Il mondo dell’arte contemporanea è oramai strettamente connesso all’economia. Oggigiorno molte istituzioni più che di un direttore o di un curatore hanno bisogno di un manager e di un abile fundraiser. Insomma non è mistero che molti musei prediligono direttori che hanno già un portfolio di contatti fitto di gallerie e collezionisti prestigiosi che non vedono l’ora di “prestare” le loro opere alle istituzioni pubbliche in modo e maniera da veder levitare le quotazioni degli artisti di casa. Dal canto loro i musei possono così permettersi grandi eventi senza dover sborsar troppi soldi. Se il il grande artista contemporaneo è equiparabile ad un brand aziendale il museo non è da meno e per vendere al meglio i suoi prodotti artistici sceglie sempre un abile esperto in marketing con un grande fiuto per gli affari piuttosto che un grande conoscitore dell’arte.

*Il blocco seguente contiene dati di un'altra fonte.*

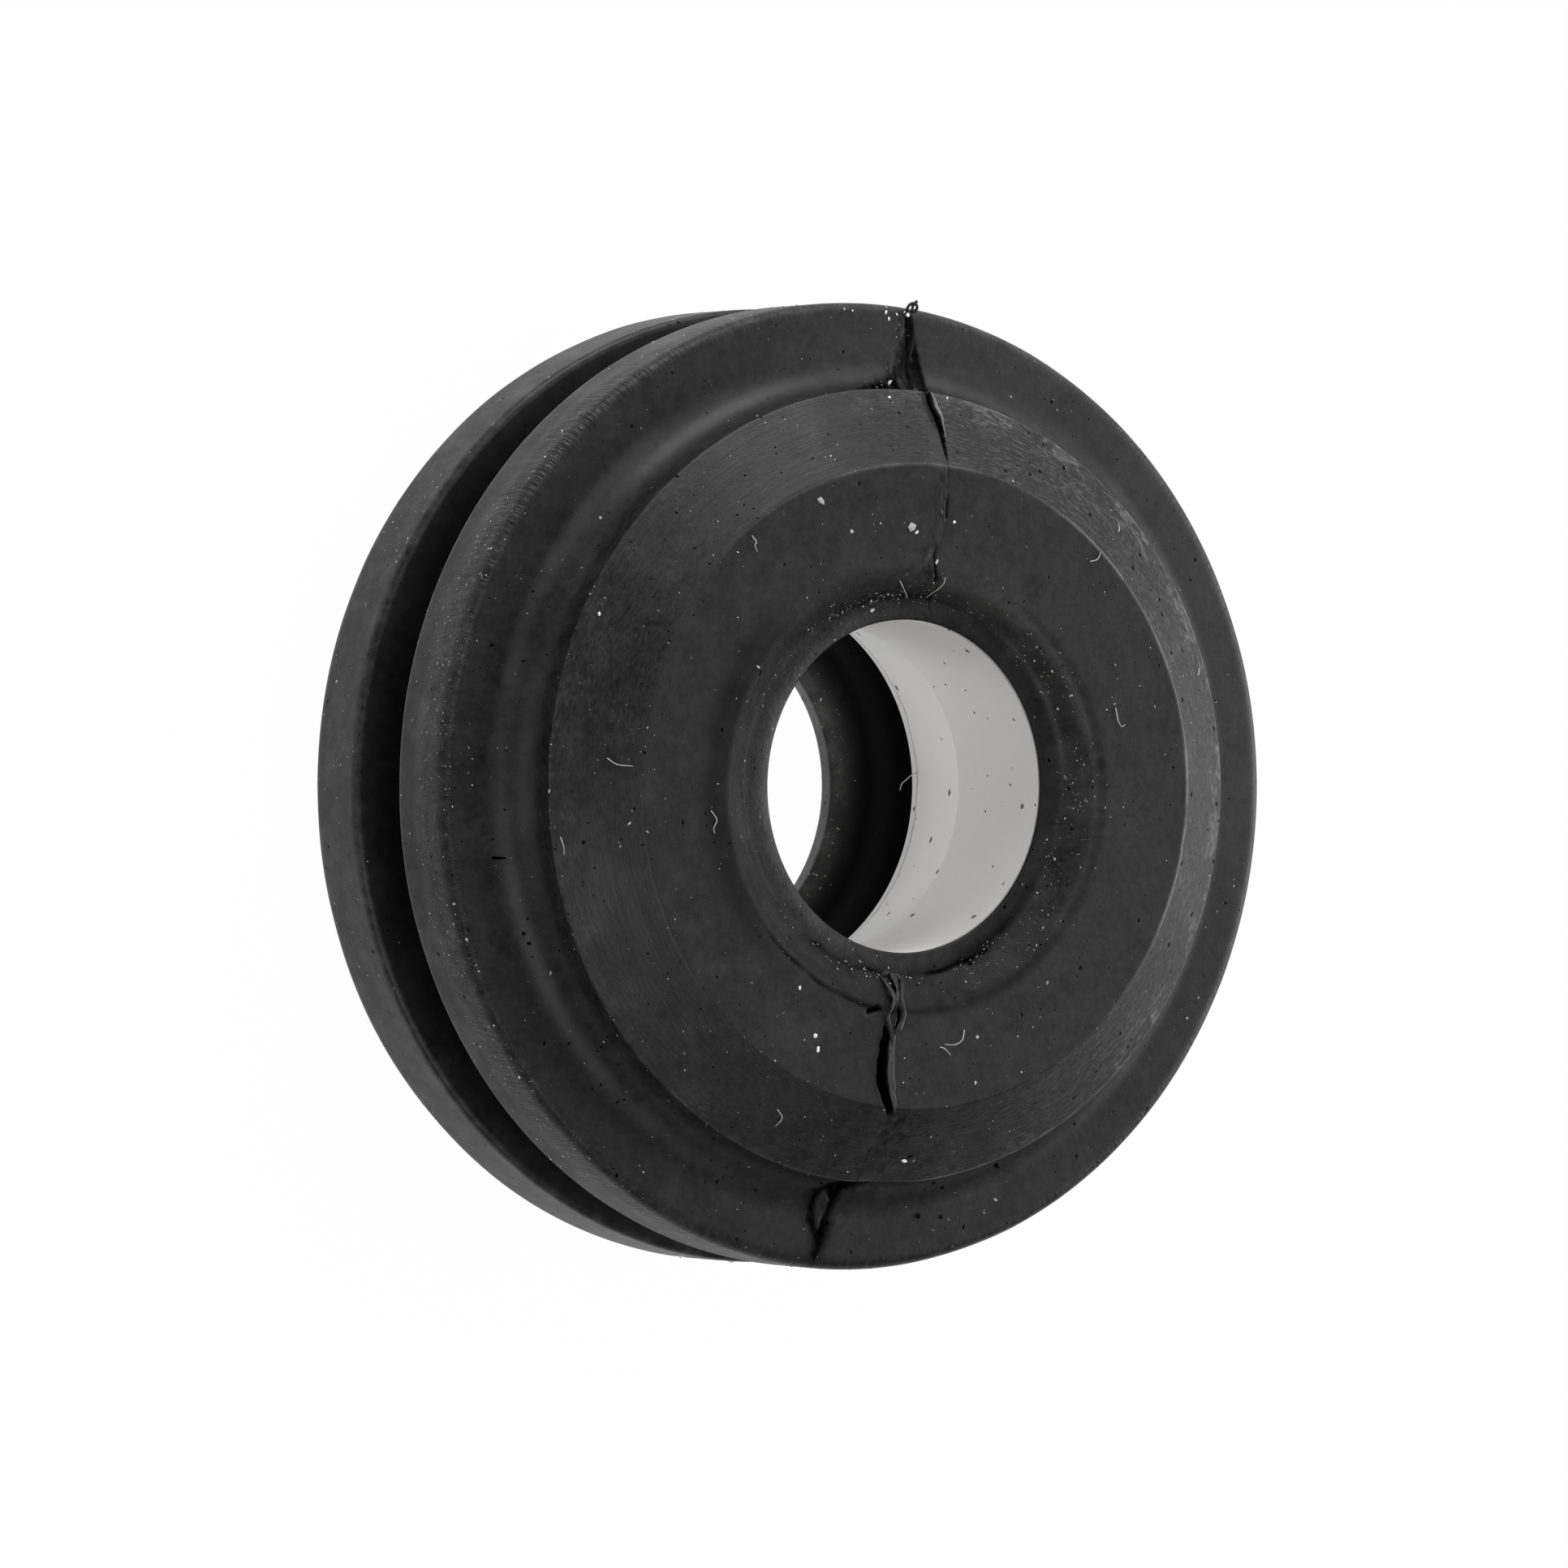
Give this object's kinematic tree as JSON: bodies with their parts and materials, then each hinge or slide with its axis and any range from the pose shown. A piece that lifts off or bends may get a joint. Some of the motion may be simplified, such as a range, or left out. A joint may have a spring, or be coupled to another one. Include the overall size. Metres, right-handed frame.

La vicenda della nomina del nuovo direttore del MOCA,Los Angeles Museum of Contemporary Art (Castello di Rivoli docet) non fa altro che avvalorare questa tesi. Il nome del fortunato prescelto è stato reso pubblico ieri sera dal finanziatore del Moca Eli Broad e dai membri del consiglio Maria Bell e David Johnson. Si tratta di Jeffrey Deitch, celebre art dealer proprietario della Deitch Projects di New York e vecchio volpone del mercato dell’arte contemporanea stimato da un nutrito gruppo di grandi artisti. Tale nomina rappresenta un chiaro e radicale segno della fusione tra marketing ed arte senza precedenti negli States. I direttori dei musei americani provengono solitamente da carriere accademiche e curatoriali oltre che da organizzazioni no-profit. Nessun museo americano è diretto dal proprietario di una galleria commerciale, nessuno almeno fino ad ora.
Comunque sia il nuovo direttore dovrà coprire un buco di 44 milioni di dollari che sono stati bruciati dal museo in meno di nove anni. Forse Jeffrey Deitch rappresenta la persona giusta al posto giusto per risanare il bilancio, ma il sano spirito artistico in tutto questo balletto finanziario dove è andato a finire?